Seed stage startups are also quite fragile. At any moment, the company can dissolve. Maybe you have raised capital, but typically seed raises are small, offering maybe 18-24 months of runway. There’s typically no revenue at this stage, so you are essentially on life support constantly. Even if there is some revenue, things are typically so tight that each check matters. In my first startup, I recall having to walk customer checks down to the bank the second they arrived in order to pay bills. I recall delaying payroll by a day or so to stretch things out. Seed stage startups are actually more like a sick infant — your startup is fighting for its life.

Wonder and Drudgery

Fragility and stress notwithstanding, for startup and infant, early days are a time of wonder, great optimism, and focused curiosity.  At this stage, everything is a first. Newborns are in constant discovery mode, every day they’re able to do things that they couldn’t do just the day before. They begin to become more aware their surroundings and react in kind. But early days are also incredibly repetitive: eat, sleep, poop.  

This isn’t too far from what product-oriented startups experience, except here the repetitive pattern is: build, measure, learn. It can be a slog, but the goal is to iterate as rapidly possible. As you cycle through this loop, your startup becomes to get smarter and more aware. You’re constantly learning new things: you learn about your competition (e.g., companies you are being compared to). You learn about your users. You learn about the difference between buyers and users. You learn about your technology architecture and how it scales (or doesn’t). If your startup has people with whom you haven’t worked, you learn about them and your interpersonal dynamics.

Learning to Walk

The goal of an infant is to “graduate” to toddlerhood, the hallmark of which is walking. Most kids begin walking around 12 months, but I’d say don’t stress about the exact age, it’s of little import (ask science). Watching your kid learn to walk is a great lesson in perseverance and resilience: the journey to walking can take a while and involves a lot of crawling, wobbling, false starts, not to mention plenty of falling. I have a toddler now, and I know that his first steps were a source of pride for himself and for his parents.

Infant crawling

For an early-stage startup, graduating takes you to what Jason Lemkin calls “pre-success”: getting 10 unaffiliated, paying customers. You often start this after a period of product development, and if you have 18 months of capital, it would good to start this at the latest around the 12-month mark, but again I wouldn’t get hung up on the exact date.

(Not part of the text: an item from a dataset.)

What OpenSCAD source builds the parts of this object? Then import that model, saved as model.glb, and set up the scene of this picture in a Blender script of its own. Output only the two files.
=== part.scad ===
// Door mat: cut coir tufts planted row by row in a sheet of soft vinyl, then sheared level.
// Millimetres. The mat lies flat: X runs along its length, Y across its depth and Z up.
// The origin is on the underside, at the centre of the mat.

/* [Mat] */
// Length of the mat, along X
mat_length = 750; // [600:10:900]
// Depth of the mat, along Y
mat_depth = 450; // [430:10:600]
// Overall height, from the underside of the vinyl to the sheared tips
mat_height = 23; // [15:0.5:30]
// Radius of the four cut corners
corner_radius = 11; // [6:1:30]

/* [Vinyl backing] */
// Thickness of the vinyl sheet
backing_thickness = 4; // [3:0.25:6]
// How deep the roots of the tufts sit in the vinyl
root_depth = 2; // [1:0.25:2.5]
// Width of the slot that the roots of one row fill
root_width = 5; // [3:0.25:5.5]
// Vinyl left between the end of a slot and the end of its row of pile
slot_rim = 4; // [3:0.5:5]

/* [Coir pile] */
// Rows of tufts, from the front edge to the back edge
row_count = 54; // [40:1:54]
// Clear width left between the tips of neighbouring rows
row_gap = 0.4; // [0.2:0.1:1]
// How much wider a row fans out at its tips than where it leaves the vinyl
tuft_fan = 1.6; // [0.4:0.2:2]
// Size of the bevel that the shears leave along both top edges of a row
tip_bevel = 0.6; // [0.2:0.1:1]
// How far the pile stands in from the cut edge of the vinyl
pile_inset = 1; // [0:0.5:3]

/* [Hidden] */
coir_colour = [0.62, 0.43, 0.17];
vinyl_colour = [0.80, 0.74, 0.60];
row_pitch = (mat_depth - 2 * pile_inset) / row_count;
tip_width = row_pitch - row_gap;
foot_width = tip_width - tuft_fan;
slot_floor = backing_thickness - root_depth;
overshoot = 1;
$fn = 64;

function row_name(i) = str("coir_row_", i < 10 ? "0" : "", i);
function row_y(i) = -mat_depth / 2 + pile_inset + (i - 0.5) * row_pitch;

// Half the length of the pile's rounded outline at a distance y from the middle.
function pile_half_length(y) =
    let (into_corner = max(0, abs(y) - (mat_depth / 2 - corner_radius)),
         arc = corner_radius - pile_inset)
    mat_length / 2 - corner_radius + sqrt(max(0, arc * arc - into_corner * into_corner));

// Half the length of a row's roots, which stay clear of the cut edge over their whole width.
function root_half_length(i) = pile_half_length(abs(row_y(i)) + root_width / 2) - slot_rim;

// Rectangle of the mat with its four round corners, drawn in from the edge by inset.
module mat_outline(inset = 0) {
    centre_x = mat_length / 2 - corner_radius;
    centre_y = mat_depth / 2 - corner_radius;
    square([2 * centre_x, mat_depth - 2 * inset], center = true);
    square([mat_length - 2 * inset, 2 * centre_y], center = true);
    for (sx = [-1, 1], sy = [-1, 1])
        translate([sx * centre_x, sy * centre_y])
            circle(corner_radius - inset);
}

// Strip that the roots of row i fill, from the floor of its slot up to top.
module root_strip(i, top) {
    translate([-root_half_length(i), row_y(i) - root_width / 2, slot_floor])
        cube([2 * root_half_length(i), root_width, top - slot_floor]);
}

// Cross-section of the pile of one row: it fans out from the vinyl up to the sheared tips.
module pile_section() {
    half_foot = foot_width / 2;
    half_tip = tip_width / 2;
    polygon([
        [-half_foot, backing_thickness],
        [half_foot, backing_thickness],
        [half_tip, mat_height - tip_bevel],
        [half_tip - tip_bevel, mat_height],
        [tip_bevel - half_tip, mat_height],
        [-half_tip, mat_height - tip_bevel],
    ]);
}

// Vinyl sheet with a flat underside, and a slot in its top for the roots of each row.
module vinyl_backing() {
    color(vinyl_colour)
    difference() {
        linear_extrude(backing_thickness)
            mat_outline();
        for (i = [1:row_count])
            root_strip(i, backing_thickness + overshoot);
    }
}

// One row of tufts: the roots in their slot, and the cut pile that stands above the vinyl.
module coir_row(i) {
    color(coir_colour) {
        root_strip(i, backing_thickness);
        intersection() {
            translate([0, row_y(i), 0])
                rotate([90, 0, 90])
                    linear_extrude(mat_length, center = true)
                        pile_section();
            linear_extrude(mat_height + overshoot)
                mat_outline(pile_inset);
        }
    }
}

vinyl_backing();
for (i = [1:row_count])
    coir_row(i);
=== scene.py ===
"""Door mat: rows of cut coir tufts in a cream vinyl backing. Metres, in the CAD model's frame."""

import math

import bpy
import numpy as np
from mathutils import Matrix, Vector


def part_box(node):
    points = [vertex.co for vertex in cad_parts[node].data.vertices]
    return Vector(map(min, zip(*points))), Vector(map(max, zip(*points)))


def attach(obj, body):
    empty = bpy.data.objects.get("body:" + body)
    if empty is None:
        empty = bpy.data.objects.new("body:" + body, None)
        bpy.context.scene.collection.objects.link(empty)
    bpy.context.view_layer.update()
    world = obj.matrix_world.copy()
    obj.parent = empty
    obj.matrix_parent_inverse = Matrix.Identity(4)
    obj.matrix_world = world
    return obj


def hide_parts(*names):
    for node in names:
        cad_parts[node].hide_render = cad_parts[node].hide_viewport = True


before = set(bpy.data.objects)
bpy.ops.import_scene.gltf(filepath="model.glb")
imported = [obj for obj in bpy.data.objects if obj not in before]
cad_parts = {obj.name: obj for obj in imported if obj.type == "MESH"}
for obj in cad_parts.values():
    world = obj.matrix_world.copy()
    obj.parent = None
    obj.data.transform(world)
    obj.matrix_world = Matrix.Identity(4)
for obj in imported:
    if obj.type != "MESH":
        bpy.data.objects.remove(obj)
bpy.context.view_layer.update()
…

Once you begin the process, it’s lots of crawling and iterating. There are product changes. There are pitch/presentation changes. Some customers will want to try the product first, and you’ll need to manage that process. Even after all this, there are pricing conversations which need to be invented and adjusted. Yet, signing each customer brings tremendous joy.

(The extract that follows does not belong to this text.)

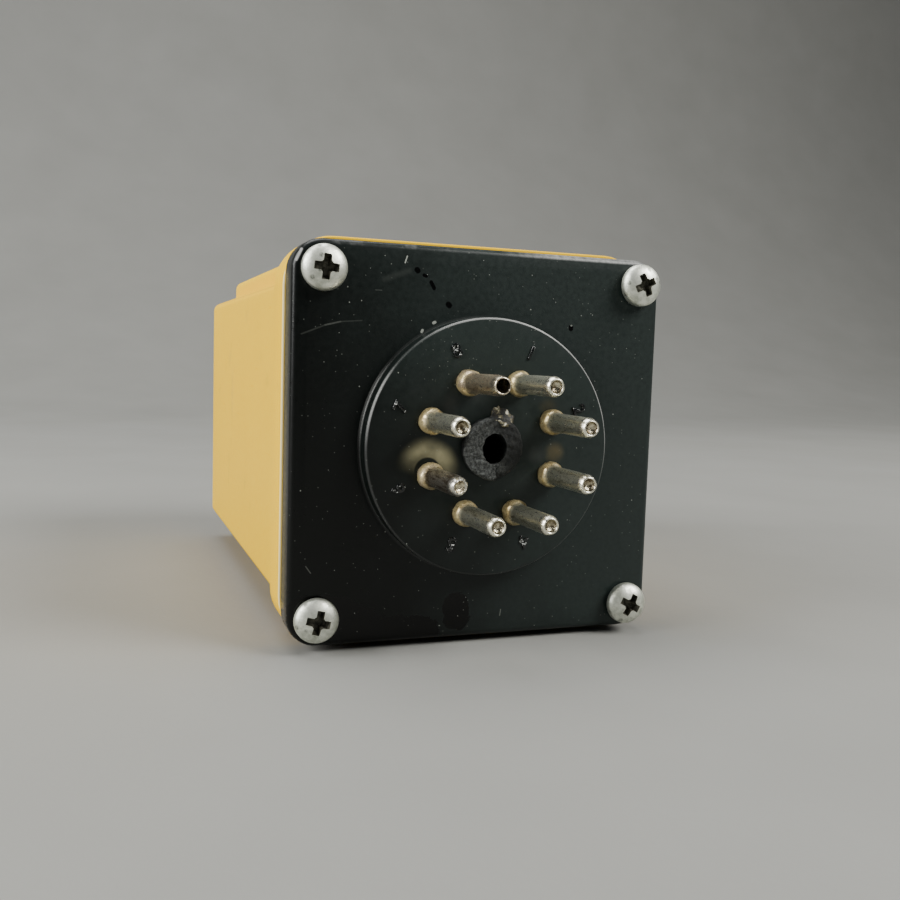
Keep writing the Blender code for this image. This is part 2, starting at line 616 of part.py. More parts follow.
def make_coil(steel, zinc, nylon, copper, tape, brass):
    at = (COIL_X, 0, AXIS_HEIGHT)
    pole_front = YOKE_BACK - POLE_THICKNESS
    groove = YOKE_BACK - RING_DEPTH - GAP
    tail_end = YOKE_FRONT - CORE_TAIL_LENGTH + YOKE_THICKNESS
    core = [
        (0, tail_end),
        (CORE_TAIL_RADIUS, tail_end),
        (CORE_TAIL_RADIUS, YOKE_FRONT + YOKE_THICKNESS + GAP),
        (CORE_RADIUS, YOKE_FRONT + YOKE_THICKNESS + GAP),
        (CORE_RADIUS, pole_front),
        (POLE_RADIUS, pole_front),
        (POLE_RADIUS, YOKE_BACK),
        (RING_OUTER + GAP, YOKE_BACK),
        (RING_OUTER + GAP, groove),
        (RING_INNER - GAP, groove),
        (RING_INNER - GAP, YOKE_BACK),
        (0, YOKE_BACK),
    ]
    add_piece("core", turned(core, COIL_SIDES), steel, at=at)
    ring = [(RING_INNER, groove + GAP), (RING_OUTER, groove + GAP),
            (RING_OUTER, YOKE_BACK), (RING_INNER, YOKE_BACK)]
    add_piece("shading_ring", turned(ring, COIL_SIDES), copper, at=at)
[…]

Where Parenting and Product Diverge

A product-driven startup is a lot like an infant, but it’s actually a lot more fragile. It’s possible that you will find that your product has no place in the market, or that the timing isn’t right. You might one day wake up to find that there’s simply no cash left to keep going. You may decide to jump ship, because you’ve learned to fail fast, and sometimes you should. As a parent, that option isn’t there. Treating your startup like an infant, and understanding that infants are completely dependent beings can help you persevere. Hopefully, you can get a walking toddler, and then there’s a whole other set of challenges.